**Data excerpt:**
▼
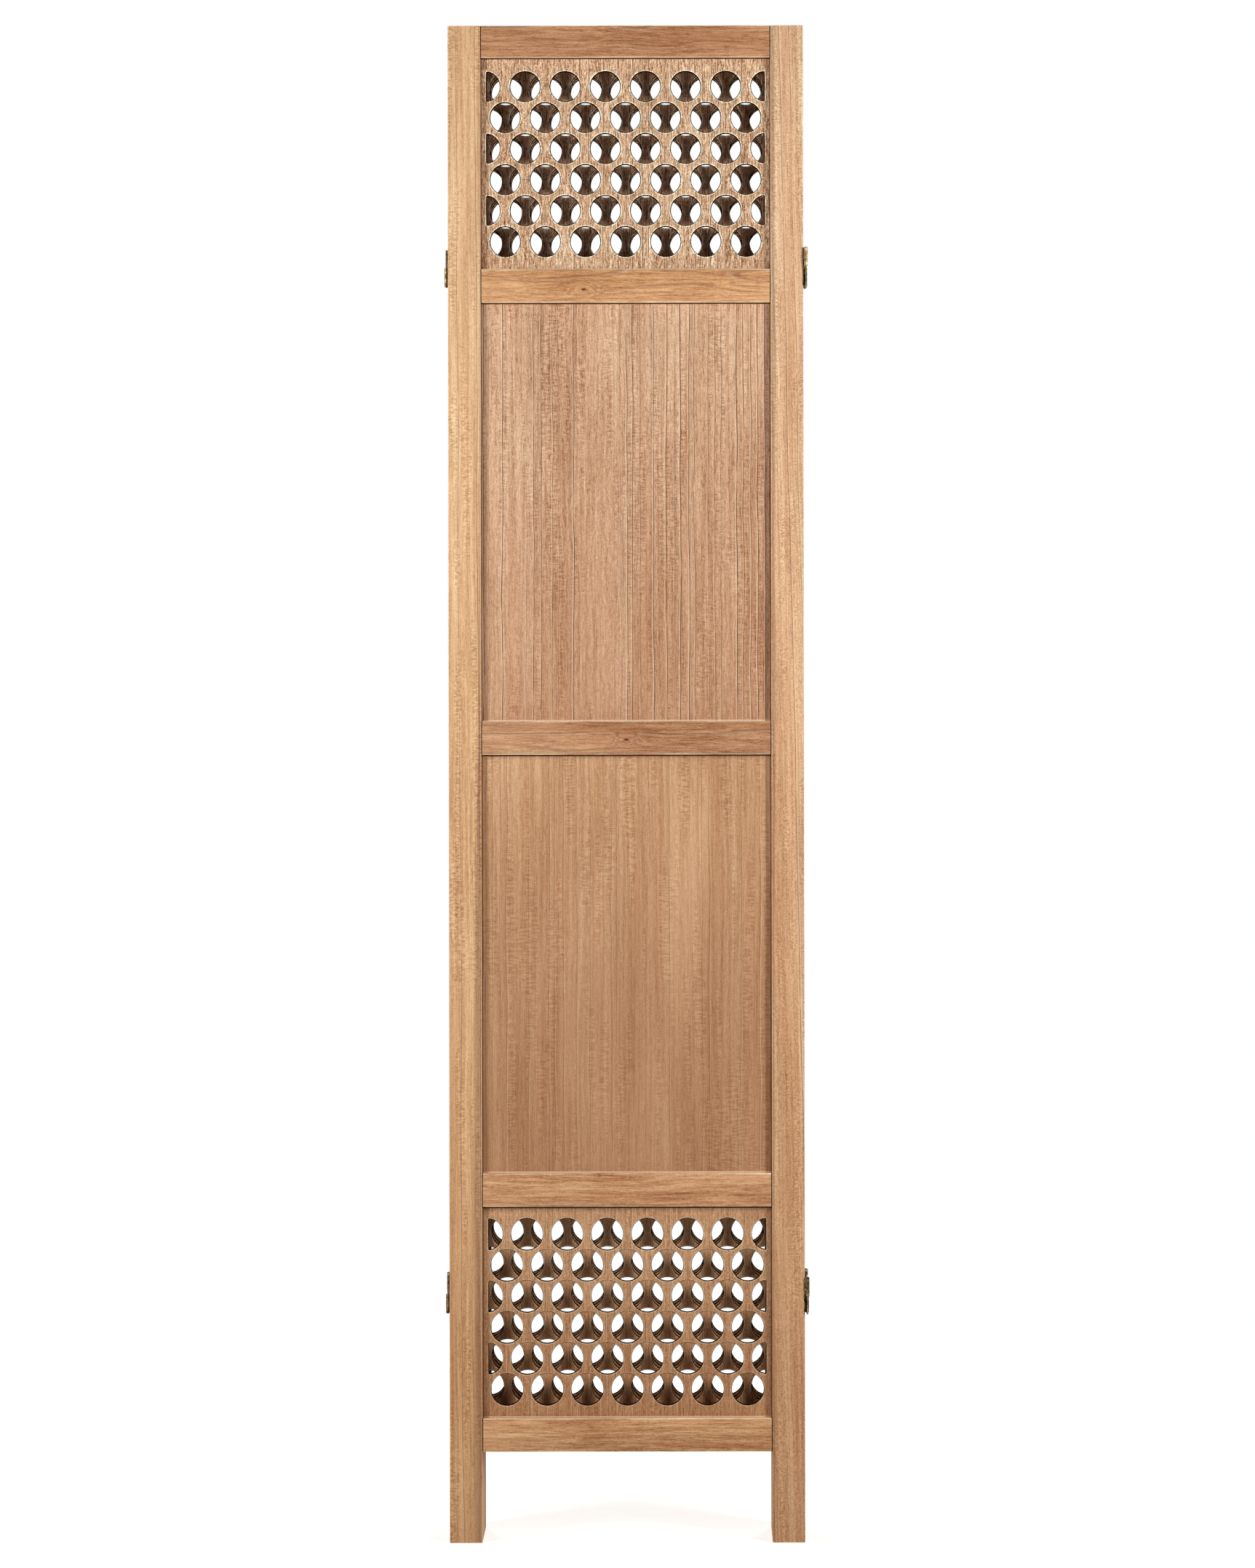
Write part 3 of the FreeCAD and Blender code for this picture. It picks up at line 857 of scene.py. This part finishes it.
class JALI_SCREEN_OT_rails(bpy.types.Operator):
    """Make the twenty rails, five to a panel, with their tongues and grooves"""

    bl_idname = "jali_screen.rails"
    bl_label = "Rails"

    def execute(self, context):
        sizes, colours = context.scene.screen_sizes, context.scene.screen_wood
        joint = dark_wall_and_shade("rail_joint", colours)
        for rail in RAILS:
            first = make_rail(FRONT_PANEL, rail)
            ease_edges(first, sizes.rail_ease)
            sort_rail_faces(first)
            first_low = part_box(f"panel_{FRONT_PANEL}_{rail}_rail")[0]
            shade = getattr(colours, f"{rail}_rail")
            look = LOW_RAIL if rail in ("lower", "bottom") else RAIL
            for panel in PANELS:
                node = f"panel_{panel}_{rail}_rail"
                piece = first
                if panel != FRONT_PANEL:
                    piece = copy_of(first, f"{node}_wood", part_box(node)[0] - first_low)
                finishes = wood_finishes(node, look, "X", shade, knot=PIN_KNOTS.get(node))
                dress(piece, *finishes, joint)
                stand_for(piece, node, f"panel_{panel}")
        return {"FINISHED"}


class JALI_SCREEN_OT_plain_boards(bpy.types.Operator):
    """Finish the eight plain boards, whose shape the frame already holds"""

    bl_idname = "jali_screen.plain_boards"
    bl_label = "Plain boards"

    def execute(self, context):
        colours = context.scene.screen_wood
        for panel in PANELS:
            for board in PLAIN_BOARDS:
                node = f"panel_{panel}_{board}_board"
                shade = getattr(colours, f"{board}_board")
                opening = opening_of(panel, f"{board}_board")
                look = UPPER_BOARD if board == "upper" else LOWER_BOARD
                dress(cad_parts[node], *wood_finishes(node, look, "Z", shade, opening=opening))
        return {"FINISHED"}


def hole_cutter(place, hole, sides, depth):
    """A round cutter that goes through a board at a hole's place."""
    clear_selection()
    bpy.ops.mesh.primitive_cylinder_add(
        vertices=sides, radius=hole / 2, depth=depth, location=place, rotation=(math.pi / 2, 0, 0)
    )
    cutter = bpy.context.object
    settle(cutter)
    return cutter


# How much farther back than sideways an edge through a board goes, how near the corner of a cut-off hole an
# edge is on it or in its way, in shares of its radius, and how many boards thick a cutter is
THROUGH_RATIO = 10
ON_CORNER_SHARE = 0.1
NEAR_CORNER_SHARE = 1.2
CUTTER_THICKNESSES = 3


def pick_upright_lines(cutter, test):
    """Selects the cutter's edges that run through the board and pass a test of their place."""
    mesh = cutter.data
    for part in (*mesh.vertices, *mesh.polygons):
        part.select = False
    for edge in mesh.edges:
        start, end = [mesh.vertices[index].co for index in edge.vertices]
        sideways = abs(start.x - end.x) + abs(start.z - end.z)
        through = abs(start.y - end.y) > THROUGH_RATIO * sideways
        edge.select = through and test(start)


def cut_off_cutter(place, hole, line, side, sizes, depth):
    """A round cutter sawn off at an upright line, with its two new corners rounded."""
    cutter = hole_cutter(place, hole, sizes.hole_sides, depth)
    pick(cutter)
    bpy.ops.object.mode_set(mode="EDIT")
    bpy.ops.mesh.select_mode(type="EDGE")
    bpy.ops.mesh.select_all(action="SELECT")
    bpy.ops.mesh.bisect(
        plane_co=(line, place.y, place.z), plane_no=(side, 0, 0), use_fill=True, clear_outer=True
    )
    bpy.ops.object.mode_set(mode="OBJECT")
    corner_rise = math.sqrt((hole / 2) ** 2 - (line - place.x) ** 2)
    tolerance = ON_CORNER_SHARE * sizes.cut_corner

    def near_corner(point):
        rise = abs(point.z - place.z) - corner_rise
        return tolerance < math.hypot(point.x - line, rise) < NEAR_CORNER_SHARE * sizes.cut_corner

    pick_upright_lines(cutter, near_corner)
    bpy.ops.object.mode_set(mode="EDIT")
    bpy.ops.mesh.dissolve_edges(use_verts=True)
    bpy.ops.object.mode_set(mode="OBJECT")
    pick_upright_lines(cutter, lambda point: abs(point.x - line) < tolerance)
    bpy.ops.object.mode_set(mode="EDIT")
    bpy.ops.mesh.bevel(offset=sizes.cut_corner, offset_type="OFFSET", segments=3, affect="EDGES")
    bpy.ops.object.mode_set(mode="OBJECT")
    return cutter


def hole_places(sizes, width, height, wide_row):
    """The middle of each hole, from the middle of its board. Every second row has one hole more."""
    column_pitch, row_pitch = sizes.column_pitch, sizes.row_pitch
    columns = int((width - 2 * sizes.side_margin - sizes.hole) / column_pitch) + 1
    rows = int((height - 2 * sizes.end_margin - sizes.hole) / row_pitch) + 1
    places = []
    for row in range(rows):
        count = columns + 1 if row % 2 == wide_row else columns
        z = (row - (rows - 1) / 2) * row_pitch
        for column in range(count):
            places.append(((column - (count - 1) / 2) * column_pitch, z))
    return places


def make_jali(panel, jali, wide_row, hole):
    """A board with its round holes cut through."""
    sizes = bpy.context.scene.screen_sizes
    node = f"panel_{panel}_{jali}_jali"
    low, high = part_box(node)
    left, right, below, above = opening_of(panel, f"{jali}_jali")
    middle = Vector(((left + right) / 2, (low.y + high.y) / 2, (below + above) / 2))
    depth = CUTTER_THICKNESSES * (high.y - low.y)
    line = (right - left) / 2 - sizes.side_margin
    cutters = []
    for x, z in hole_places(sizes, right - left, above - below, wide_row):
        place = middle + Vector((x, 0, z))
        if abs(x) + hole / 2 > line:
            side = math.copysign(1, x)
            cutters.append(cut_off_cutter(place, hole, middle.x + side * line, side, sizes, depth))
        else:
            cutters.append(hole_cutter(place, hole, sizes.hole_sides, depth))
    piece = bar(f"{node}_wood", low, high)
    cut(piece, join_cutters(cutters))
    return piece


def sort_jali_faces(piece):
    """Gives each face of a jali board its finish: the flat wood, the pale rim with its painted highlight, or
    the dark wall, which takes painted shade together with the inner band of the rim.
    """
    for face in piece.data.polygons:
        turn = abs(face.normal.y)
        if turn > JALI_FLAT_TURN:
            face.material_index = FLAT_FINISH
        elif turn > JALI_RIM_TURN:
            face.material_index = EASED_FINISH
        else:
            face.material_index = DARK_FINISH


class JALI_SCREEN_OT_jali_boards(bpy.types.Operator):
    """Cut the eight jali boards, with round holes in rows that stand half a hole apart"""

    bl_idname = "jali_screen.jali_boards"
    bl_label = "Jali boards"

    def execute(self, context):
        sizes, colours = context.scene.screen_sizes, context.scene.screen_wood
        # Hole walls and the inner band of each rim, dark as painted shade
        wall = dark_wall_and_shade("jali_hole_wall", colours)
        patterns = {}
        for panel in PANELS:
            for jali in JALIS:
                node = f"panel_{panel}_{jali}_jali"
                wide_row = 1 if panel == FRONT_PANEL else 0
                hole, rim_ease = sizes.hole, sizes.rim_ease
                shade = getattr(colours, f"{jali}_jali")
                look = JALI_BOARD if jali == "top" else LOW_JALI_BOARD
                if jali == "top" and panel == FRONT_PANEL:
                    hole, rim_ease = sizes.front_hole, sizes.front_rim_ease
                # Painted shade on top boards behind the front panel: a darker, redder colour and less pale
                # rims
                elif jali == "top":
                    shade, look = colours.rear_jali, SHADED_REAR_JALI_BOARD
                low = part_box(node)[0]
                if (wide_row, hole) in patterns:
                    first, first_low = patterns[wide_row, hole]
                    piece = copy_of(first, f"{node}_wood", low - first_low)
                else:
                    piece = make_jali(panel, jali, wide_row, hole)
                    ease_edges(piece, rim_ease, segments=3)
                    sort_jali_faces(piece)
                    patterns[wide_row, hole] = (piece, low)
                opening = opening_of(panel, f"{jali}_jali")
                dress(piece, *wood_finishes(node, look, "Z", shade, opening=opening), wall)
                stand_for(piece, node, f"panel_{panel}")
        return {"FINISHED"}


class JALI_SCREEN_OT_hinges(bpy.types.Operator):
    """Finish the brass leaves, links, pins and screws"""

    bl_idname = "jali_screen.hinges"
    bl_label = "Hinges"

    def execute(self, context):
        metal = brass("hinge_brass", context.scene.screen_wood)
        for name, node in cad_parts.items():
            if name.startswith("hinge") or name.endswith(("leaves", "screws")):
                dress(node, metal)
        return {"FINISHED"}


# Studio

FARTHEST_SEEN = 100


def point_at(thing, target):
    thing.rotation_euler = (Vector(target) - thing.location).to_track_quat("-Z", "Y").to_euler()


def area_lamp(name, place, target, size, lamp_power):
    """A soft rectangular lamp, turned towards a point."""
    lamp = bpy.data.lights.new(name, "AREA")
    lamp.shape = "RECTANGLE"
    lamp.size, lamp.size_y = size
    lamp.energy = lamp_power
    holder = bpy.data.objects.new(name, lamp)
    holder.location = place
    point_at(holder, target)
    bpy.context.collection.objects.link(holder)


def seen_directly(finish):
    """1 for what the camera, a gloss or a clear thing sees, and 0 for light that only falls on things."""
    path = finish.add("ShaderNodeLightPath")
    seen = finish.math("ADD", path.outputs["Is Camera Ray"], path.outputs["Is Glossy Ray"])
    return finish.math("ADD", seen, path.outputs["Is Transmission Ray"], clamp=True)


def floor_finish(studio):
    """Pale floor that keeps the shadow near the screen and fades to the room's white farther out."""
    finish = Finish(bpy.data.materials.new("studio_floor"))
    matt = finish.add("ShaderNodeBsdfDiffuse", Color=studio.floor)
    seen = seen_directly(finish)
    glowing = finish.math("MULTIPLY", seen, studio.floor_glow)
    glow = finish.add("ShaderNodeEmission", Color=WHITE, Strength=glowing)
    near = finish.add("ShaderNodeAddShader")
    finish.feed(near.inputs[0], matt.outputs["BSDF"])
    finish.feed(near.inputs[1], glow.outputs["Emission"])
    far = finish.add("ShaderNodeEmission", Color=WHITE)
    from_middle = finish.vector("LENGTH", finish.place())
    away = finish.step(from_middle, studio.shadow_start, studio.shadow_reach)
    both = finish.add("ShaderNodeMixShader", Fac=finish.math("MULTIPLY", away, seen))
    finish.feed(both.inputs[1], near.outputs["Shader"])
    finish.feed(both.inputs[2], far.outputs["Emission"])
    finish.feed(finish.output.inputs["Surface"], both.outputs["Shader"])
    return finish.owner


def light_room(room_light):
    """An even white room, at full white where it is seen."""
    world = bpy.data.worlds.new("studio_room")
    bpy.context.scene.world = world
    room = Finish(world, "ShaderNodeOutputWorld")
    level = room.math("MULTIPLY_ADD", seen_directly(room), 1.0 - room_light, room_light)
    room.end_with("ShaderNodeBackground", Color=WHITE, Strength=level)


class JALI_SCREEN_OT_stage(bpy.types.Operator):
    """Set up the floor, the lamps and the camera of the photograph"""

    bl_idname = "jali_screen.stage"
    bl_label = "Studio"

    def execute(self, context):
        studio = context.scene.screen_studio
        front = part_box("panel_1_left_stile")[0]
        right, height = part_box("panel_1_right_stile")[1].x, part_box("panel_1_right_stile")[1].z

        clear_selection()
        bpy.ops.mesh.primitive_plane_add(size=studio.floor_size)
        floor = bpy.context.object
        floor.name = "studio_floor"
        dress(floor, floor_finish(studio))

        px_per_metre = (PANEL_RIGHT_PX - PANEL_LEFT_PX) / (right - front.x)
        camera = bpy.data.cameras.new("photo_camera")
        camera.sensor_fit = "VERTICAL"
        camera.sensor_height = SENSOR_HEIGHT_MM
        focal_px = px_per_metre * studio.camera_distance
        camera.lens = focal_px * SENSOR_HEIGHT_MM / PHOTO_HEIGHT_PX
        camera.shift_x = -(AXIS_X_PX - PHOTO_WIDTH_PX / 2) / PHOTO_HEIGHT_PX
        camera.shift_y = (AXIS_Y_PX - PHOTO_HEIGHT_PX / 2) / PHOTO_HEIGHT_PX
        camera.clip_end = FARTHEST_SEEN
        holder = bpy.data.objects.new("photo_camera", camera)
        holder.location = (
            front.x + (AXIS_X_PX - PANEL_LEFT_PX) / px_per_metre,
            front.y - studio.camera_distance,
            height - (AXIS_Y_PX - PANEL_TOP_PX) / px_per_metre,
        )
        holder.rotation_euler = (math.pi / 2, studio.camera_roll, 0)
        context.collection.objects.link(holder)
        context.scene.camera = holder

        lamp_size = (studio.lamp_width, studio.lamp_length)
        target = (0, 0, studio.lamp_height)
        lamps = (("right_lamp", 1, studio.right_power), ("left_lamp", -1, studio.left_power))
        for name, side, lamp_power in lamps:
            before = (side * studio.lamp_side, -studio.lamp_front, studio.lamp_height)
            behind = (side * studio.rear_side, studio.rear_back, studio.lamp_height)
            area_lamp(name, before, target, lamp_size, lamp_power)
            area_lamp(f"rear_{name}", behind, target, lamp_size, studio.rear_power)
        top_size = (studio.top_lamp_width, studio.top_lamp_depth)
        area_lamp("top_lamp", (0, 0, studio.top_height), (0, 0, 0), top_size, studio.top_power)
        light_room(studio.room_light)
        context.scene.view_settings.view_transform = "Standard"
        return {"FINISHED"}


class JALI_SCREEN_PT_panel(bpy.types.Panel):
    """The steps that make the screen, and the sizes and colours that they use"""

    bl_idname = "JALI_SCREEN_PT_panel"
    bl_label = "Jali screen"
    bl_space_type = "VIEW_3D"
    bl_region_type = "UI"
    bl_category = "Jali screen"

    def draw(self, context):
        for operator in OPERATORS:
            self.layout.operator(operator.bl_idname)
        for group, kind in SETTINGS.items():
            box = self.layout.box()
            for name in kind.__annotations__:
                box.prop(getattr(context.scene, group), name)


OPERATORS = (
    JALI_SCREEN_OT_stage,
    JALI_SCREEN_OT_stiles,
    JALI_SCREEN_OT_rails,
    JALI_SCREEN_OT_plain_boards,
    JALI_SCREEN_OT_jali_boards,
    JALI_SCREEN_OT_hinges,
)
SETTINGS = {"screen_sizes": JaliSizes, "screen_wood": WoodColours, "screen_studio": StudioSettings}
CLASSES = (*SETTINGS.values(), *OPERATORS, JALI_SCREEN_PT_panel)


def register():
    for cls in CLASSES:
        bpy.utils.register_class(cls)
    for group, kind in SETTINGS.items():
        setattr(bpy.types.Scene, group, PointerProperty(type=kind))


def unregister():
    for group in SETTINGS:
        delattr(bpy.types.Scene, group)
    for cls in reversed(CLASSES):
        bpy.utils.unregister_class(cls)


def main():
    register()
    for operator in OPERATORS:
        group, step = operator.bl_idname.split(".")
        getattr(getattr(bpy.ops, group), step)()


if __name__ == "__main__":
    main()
▲
**Task details:** All lines from the beginning of the material above through the one with "twenty rails, five" need to be returned exactly; please return those and only those.

**Response to this task:**
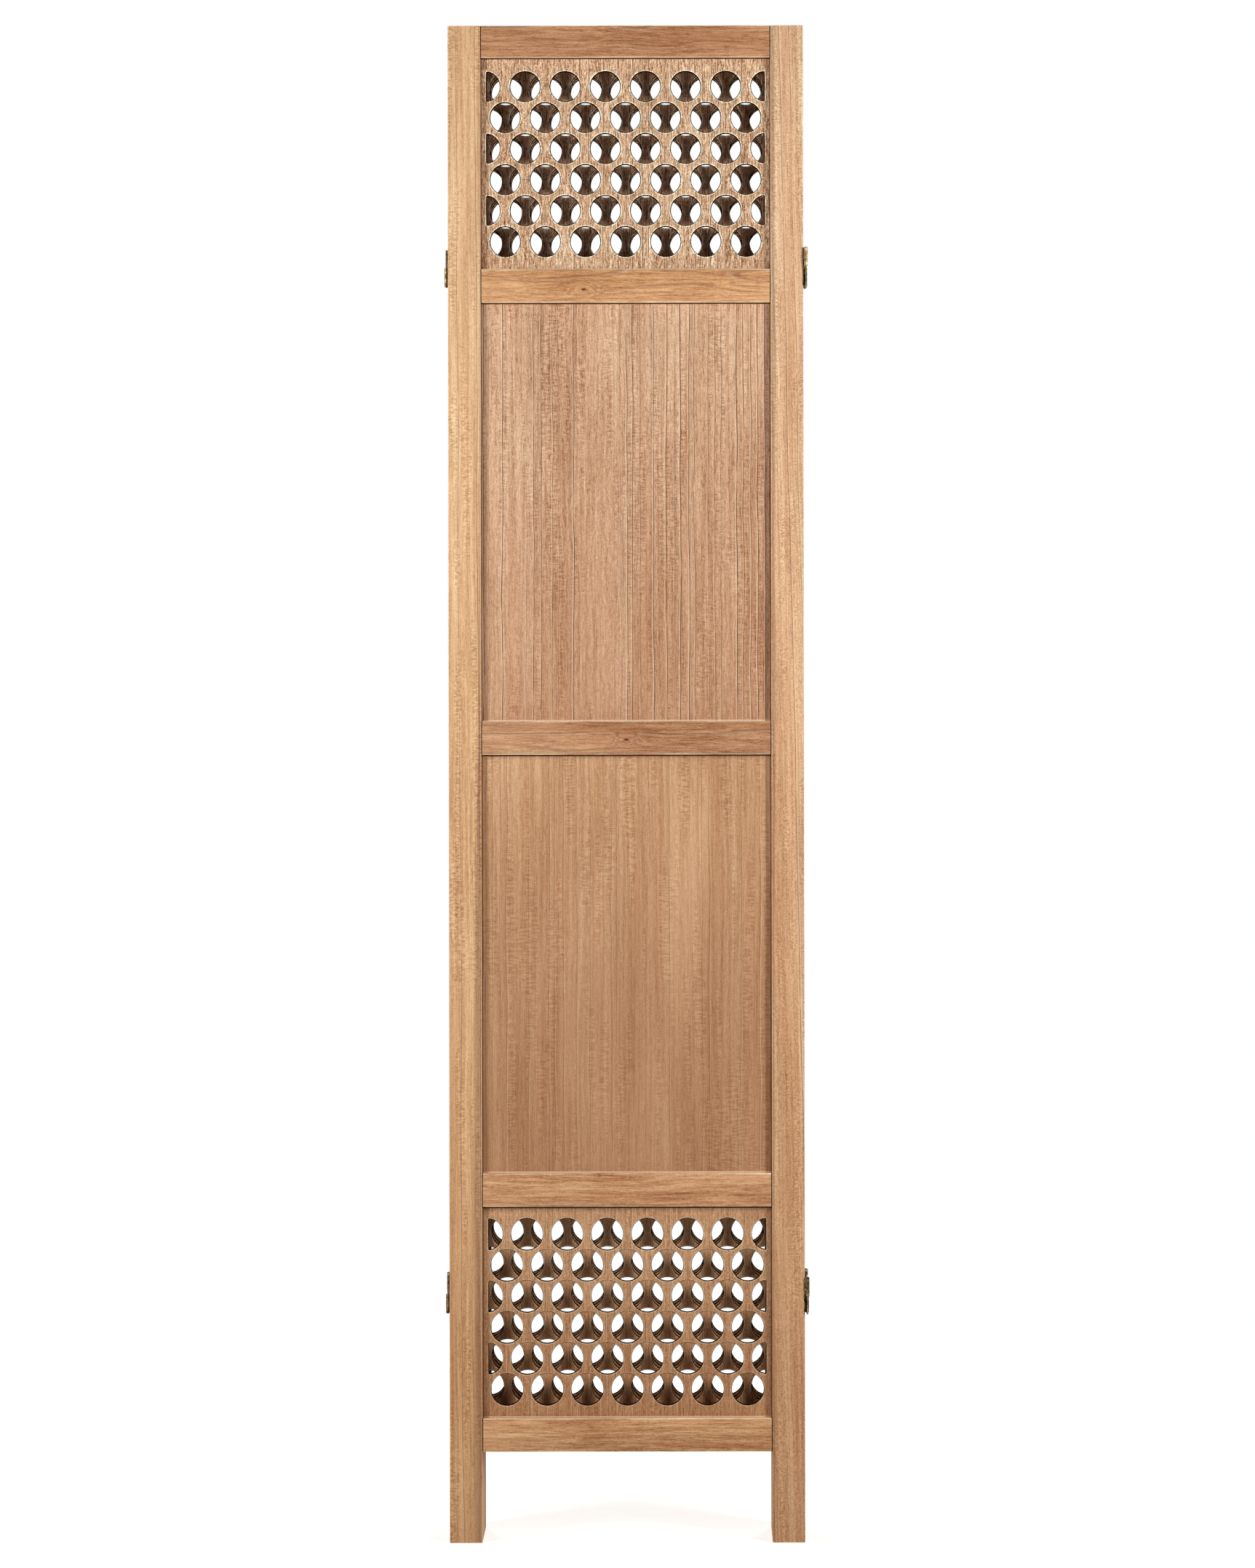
Write part 3 of the FreeCAD and Blender code for this picture. It picks up at line 857 of scene.py. This part finishes it.
class JALI_SCREEN_OT_rails(bpy.types.Operator):
    """Make the twenty rails, five to a panel, with their tongues and grooves"""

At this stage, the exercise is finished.